What to work on:
Without altering anything, output the material below.

Data:
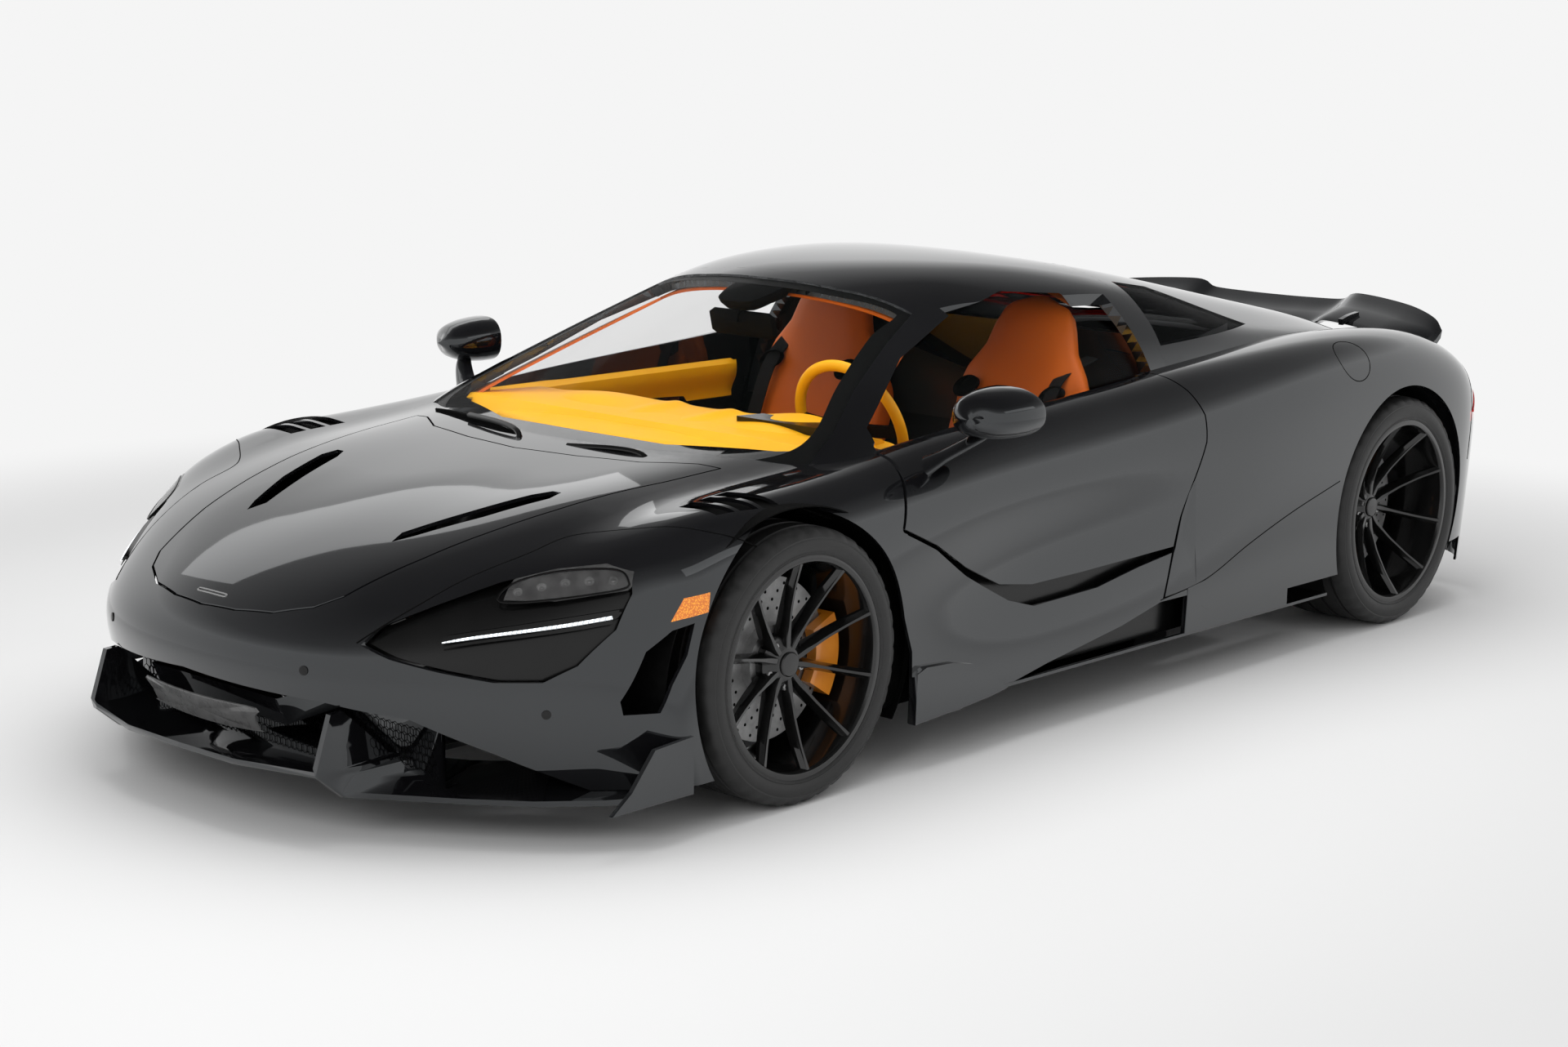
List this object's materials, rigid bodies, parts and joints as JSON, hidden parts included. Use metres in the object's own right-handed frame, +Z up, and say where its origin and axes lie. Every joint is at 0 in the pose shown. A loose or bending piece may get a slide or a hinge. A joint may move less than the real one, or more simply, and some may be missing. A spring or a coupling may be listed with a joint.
{
  "type": "two-seat open-top sports car",
  "caption": "low two-seat convertible sports car with the engine behind the cabin, upward-swinging doors, steered front wheels, opening front lid and tilting rear wing",
  "frame": {"origin": "on the ground under the middle of the body", "axes": "+X forward, +Y to the car's left, +Z up"},
  "size_m": [4.5218, 2.1406, 1.1502],
  "materials": {
    "gloss_black_paint": "deep gloss black paint",
    "carbon": "satin woven carbon fibre",
    "glass": "tinted glass",
    "lamp_lens": "clear moulded lens",
    "tyre": "road tyre rubber",
    "wheel_metal": "satin dark forged alloy",
    "brake_disc": "grey drilled disc",
    "caliper_paint": "gloss orange paint",
    "alloy": "machined alloy",
    "seat_leather": "stitched orange leather",
    "dash_leather": "stitched yellow leather"
  },
  "bodies": {
    "chassis": {"tub": "carbon", "front_bumper": "gloss_black_paint", "front_wings": "gloss_black_paint", "side_skirts": "gloss_black_paint", "haunches": "gloss_black_paint", "rear_bumper": "gloss_black_paint", "rear_deck": "gloss_black_paint", "roof_panel": "gloss_black_paint", "windscreen": "glass", "rear_glass": "glass", "splitter": "carbon", "diffuser": "carbon", "lamps": "lamp_lens", "rear_knuckles": "alloy", "rear_calipers": "caliper_paint", "front_suspension": "alloy", "rear_suspension": "alloy", "dashboard": "dash_leather", "seats": "seat_leather", "engine": "alloy"},
    "knuckle_left": {"knuckle_front_left": "alloy", "caliper_front_left": "caliper_paint"},
    "knuckle_right": {"knuckle_front_right": "alloy", "caliper_front_right": "caliper_paint"},
    "door_left": {"door_left": "gloss_black_paint", "door_glass_left": "glass", "mirror_left": "gloss_black_paint"},
    "door_right": {"door_right": "gloss_black_paint", "door_glass_right": "glass", "mirror_right": "gloss_black_paint"},
    "front_lid": {"bonnet": "gloss_black_paint"},
    "rear_wing": {"rear_wing": "gloss_black_paint"},
    "steering": {"steering_wheel": "dash_leather"},
    "wheel_front_left": {"rim_front_left": "wheel_metal", "tyre_front_left": "tyre", "disc_front_left": "brake_disc"},
    "wheel_front_right": {"rim_front_right": "wheel_metal", "tyre_front_right": "tyre", "disc_front_right": "brake_disc"},
    "wheel_rear_left": {"rim_rear_left": "wheel_metal", "tyre_rear_left": "tyre", "disc_rear_left": "brake_disc"},
    "wheel_rear_right": {"rim_rear_right": "wheel_metal", "tyre_rear_right": "tyre", "disc_rear_right": "brake_disc"}
  },
  "joints": [
    {"name": "steer_left", "type": "hinge", "parent": "chassis", "child": "knuckle_left", "pos_m": [1.185, 0.71, 0.327], "axis": [0, 0, 1], "range_deg": [-28, 28]},
    {"name": "steer_right", "type": "hinge", "parent": "chassis", "child": "knuckle_right", "pos_m": [1.185, -0.71, 0.327], "axis": [0, 0, 1], "range_deg": [-28, 28]},
    {"name": "steering_wheel_turn", "type": "hinge", "parent": "chassis", "child": "steering", "pos_m": [0.37909, 0.3696, 0.73944], "axis": [-0.9367, 0, 0.35], "range_deg": [-392, 392]},
    {"name": "door_left_hinge", "type": "hinge", "parent": "chassis", "child": "door_left", "pos_m": [0.72413, 0.84244, 0.6903], "axis": [0, 0.6428, -0.766], "range_deg": [0, 75]},
    {"name": "door_right_hinge", "type": "hinge", "parent": "chassis", "child": "door_right", "pos_m": [0.72413, -0.84244, 0.6903], "axis": [0, 0.6428, 0.766], "range_deg": [0, 75]},
    {"name": "front_lid_hinge", "type": "hinge", "parent": "chassis", "child": "front_lid", "pos_m": [0.98518, 0, 0.6903], "axis": [0, -1, 0], "range_deg": [0, 55]},
    {"name": "rear_wing_tilt", "type": "hinge", "parent": "chassis", "child": "rear_wing", "pos_m": [-1.98398, 0, 0.83187], "axis": [0, 1, 0], "range_deg": [0, 28]},
    {"name": "wheel_front_left_spin", "type": "hinge", "parent": "knuckle_left", "child": "wheel_front_left", "pos_m": [1.185, 0.828, 0.327], "axis": [0, 1, 0], "continuous": true},
    {"name": "wheel_front_right_spin", "type": "hinge", "parent": "knuckle_right", "child": "wheel_front_right", "pos_m": [1.185, -0.828, 0.327], "axis": [0, 1, 0], "continuous": true},
    {"name": "wheel_rear_left_spin", "type": "hinge", "parent": "chassis", "child": "wheel_rear_left", "pos_m": [-1.485, 0.806, 0.3455], "axis": [0, 1, 0], "continuous": true},
    {"name": "wheel_rear_right_spin", "type": "hinge", "parent": "chassis", "child": "wheel_rear_right", "pos_m": [-1.485, -0.806, 0.3455], "axis": [0, 1, 0], "continuous": true}
  ],
  "couplings": [
    {"joint": "steer_right", "follows": "steer_left", "ratio": 1},
    {"joint": "steering_wheel_turn", "follows": "steer_left", "ratio": 14}
  ]
}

Output below:
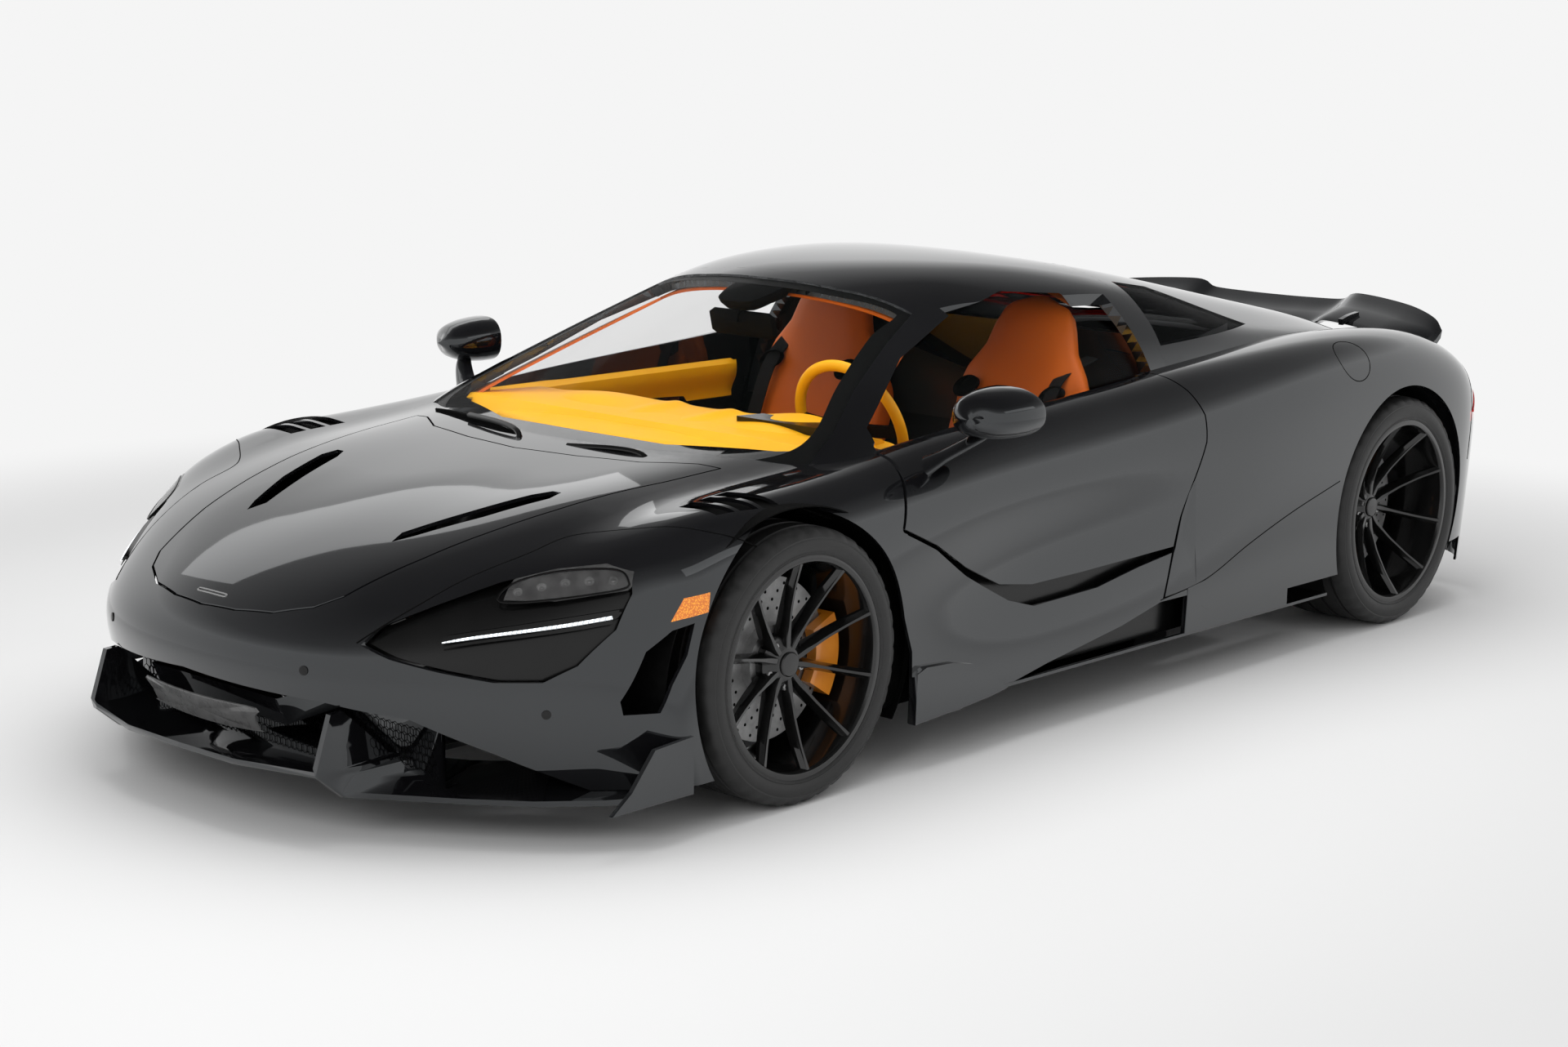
List this object's materials, rigid bodies, parts and joints as JSON, hidden parts included. Use metres in the object's own right-handed frame, +Z up, and say where its origin and axes lie. Every joint is at 0 in the pose shown. A loose or bending piece may get a slide or a hinge. A joint may move less than the real one, or more simply, and some may be missing. A spring or a coupling may be listed with a joint.
{
  "type": "two-seat open-top sports car",
  "caption": "low two-seat convertible sports car with the engine behind the cabin, upward-swinging doors, steered front wheels, opening front lid and tilting rear wing",
  "frame": {"origin": "on the ground under the middle of the body", "axes": "+X forward, +Y to the car's left, +Z up"},
  "size_m": [4.5218, 2.1406, 1.1502],
  "materials": {
    "gloss_black_paint": "deep gloss black paint",
    "carbon": "satin woven carbon fibre",
    "glass": "tinted glass",
    "lamp_lens": "clear moulded lens",
    "tyre": "road tyre rubber",
    "wheel_metal": "satin dark forged alloy",
    "brake_disc": "grey drilled disc",
    "caliper_paint": "gloss orange paint",
    "alloy": "machined alloy",
    "seat_leather": "stitched orange leather",
    "dash_leather": "stitched yellow leather"
  },
  "bodies": {
    "chassis": {"tub": "carbon", "front_bumper": "gloss_black_paint", "front_wings": "gloss_black_paint", "side_skirts": "gloss_black_paint", "haunches": "gloss_black_paint", "rear_bumper": "gloss_black_paint", "rear_deck": "gloss_black_paint", "roof_panel": "gloss_black_paint", "windscreen": "glass", "rear_glass": "glass", "splitter": "carbon", "diffuser": "carbon", "lamps": "lamp_lens", "rear_knuckles": "alloy", "rear_calipers": "caliper_paint", "front_suspension": "alloy", "rear_suspension": "alloy", "dashboard": "dash_leather", "seats": "seat_leather", "engine": "alloy"},
    "knuckle_left": {"knuckle_front_left": "alloy", "caliper_front_left": "caliper_paint"},
    "knuckle_right": {"knuckle_front_right": "alloy", "caliper_front_right": "caliper_paint"},
    "door_left": {"door_left": "gloss_black_paint", "door_glass_left": "glass", "mirror_left": "gloss_black_paint"},
    "door_right": {"door_right": "gloss_black_paint", "door_glass_right": "glass", "mirror_right": "gloss_black_paint"},
    "front_lid": {"bonnet": "gloss_black_paint"},
    "rear_wing": {"rear_wing": "gloss_black_paint"},
    "steering": {"steering_wheel": "dash_leather"},
    "wheel_front_left": {"rim_front_left": "wheel_metal", "tyre_front_left": "tyre", "disc_front_left": "brake_disc"},
    "wheel_front_right": {"rim_front_right": "wheel_metal", "tyre_front_right": "tyre", "disc_front_right": "brake_disc"},
    "wheel_rear_left": {"rim_rear_left": "wheel_metal", "tyre_rear_left": "tyre", "disc_rear_left": "brake_disc"},
    "wheel_rear_right": {"rim_rear_right": "wheel_metal", "tyre_rear_right": "tyre", "disc_rear_right": "brake_disc"}
  },
  "joints": [
    {"name": "steer_left", "type": "hinge", "parent": "chassis", "child": "knuckle_left", "pos_m": [1.185, 0.71, 0.327], "axis": [0, 0, 1], "range_deg": [-28, 28]},
    {"name": "steer_right", "type": "hinge", "parent": "chassis", "child": "knuckle_right", "pos_m": [1.185, -0.71, 0.327], "axis": [0, 0, 1], "range_deg": [-28, 28]},
    {"name": "steering_wheel_turn", "type": "hinge", "parent": "chassis", "child": "steering", "pos_m": [0.37909, 0.3696, 0.73944], "axis": [-0.9367, 0, 0.35], "range_deg": [-392, 392]},
    {"name": "door_left_hinge", "type": "hinge", "parent": "chassis", "child": "door_left", "pos_m": [0.72413, 0.84244, 0.6903], "axis": [0, 0.6428, -0.766], "range_deg": [0, 75]},
    {"name": "door_right_hinge", "type": "hinge", "parent": "chassis", "child": "door_right", "pos_m": [0.72413, -0.84244, 0.6903], "axis": [0, 0.6428, 0.766], "range_deg": [0, 75]},
    {"name": "front_lid_hinge", "type": "hinge", "parent": "chassis", "child": "front_lid", "pos_m": [0.98518, 0, 0.6903], "axis": [0, -1, 0], "range_deg": [0, 55]},
    {"name": "rear_wing_tilt", "type": "hinge", "parent": "chassis", "child": "rear_wing", "pos_m": [-1.98398, 0, 0.83187], "axis": [0, 1, 0], "range_deg": [0, 28]},
    {"name": "wheel_front_left_spin", "type": "hinge", "parent": "knuckle_left", "child": "wheel_front_left", "pos_m": [1.185, 0.828, 0.327], "axis": [0, 1, 0], "continuous": true},
    {"name": "wheel_front_right_spin", "type": "hinge", "parent": "knuckle_right", "child": "wheel_front_right", "pos_m": [1.185, -0.828, 0.327], "axis": [0, 1, 0], "continuous": true},
    {"name": "wheel_rear_left_spin", "type": "hinge", "parent": "chassis", "child": "wheel_rear_left", "pos_m": [-1.485, 0.806, 0.3455], "axis": [0, 1, 0], "continuous": true},
    {"name": "wheel_rear_right_spin", "type": "hinge", "parent": "chassis", "child": "wheel_rear_right", "pos_m": [-1.485, -0.806, 0.3455], "axis": [0, 1, 0], "continuous": true}
  ],
  "couplings": [
    {"joint": "steer_right", "follows": "steer_left", "ratio": 1},
    {"joint": "steering_wheel_turn", "follows": "steer_left", "ratio": 14}
  ]
}